■ What this task involves:
Can you write out all of the material below, word for word?

■ Material provided:

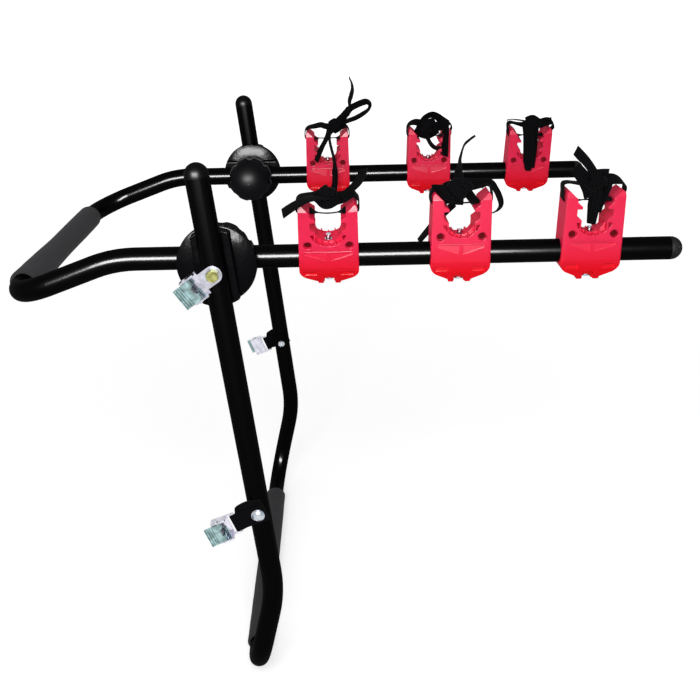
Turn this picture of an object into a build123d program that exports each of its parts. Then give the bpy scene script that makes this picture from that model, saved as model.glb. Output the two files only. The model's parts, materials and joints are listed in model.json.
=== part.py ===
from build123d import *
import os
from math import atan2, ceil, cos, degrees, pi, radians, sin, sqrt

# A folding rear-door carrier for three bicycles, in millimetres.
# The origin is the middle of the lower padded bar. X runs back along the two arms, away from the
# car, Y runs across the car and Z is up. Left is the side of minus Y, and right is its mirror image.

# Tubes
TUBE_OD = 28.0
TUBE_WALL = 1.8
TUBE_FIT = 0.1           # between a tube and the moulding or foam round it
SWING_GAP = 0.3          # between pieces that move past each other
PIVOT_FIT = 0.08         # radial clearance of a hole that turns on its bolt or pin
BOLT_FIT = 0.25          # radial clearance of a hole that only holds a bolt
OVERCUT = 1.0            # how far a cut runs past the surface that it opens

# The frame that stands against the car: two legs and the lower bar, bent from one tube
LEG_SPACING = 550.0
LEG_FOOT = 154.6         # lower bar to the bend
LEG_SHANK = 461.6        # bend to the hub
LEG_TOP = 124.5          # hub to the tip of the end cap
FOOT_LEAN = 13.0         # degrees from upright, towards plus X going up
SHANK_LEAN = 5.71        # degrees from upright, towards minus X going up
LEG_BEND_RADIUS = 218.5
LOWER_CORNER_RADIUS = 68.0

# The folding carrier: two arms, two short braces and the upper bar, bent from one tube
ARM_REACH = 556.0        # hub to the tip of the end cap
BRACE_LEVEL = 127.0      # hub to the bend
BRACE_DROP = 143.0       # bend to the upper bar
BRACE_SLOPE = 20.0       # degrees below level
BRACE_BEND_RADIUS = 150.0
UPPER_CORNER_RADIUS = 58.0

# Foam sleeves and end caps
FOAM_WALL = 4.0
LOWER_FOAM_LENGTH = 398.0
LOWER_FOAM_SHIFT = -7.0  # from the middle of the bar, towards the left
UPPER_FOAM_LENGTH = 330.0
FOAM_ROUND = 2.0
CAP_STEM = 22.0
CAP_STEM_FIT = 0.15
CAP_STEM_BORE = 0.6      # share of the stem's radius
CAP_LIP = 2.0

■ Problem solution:
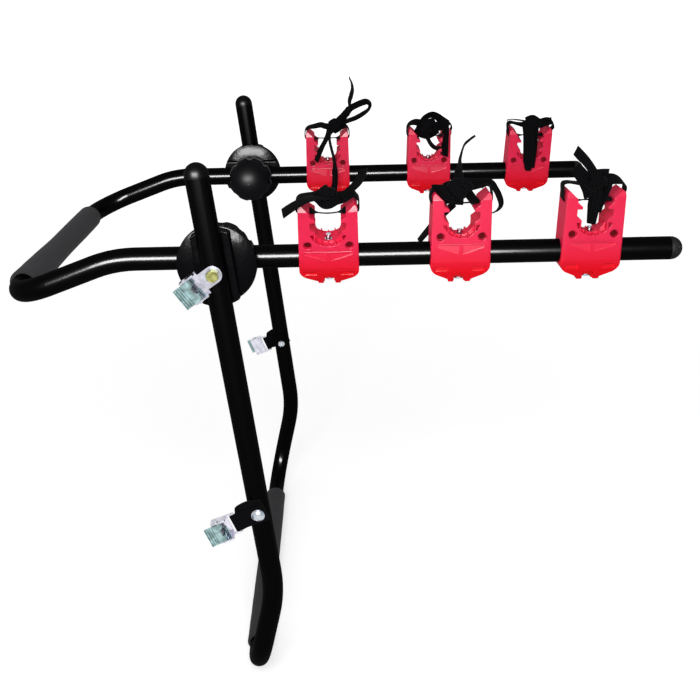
Turn this picture of an object into a build123d program that exports each of its parts. Then give the bpy scene script that makes this picture from that model, saved as model.glb. Output the two files only. The model's parts, materials and joints are listed in model.json.
=== part.py ===
from build123d import *
import os
from math import atan2, ceil, cos, degrees, pi, radians, sin, sqrt

# A folding rear-door carrier for three bicycles, in millimetres.
# The origin is the middle of the lower padded bar. X runs back along the two arms, away from the
# car, Y runs across the car and Z is up. Left is the side of minus Y, and right is its mirror image.

# Tubes
TUBE_OD = 28.0
TUBE_WALL = 1.8
TUBE_FIT = 0.1           # between a tube and the moulding or foam round it
SWING_GAP = 0.3          # between pieces that move past each other
PIVOT_FIT = 0.08         # radial clearance of a hole that turns on its bolt or pin
BOLT_FIT = 0.25          # radial clearance of a hole that only holds a bolt
OVERCUT = 1.0            # how far a cut runs past the surface that it opens

# The frame that stands against the car: two legs and the lower bar, bent from one tube
LEG_SPACING = 550.0
LEG_FOOT = 154.6         # lower bar to the bend
LEG_SHANK = 461.6        # bend to the hub
LEG_TOP = 124.5          # hub to the tip of the end cap
FOOT_LEAN = 13.0         # degrees from upright, towards plus X going up
SHANK_LEAN = 5.71        # degrees from upright, towards minus X going up
LEG_BEND_RADIUS = 218.5
LOWER_CORNER_RADIUS = 68.0

# The folding carrier: two arms, two short braces and the upper bar, bent from one tube
ARM_REACH = 556.0        # hub to the tip of the end cap
BRACE_LEVEL = 127.0      # hub to the bend
BRACE_DROP = 143.0       # bend to the upper bar
BRACE_SLOPE = 20.0       # degrees below level
BRACE_BEND_RADIUS = 150.0
UPPER_CORNER_RADIUS = 58.0

# Foam sleeves and end caps
FOAM_WALL = 4.0
LOWER_FOAM_LENGTH = 398.0
LOWER_FOAM_SHIFT = -7.0  # from the middle of the bar, towards the left
UPPER_FOAM_LENGTH = 330.0
FOAM_ROUND = 2.0
CAP_STEM = 22.0
CAP_STEM_FIT = 0.15
CAP_STEM_BORE = 0.6      # share of the stem's radius
CAP_LIP = 2.0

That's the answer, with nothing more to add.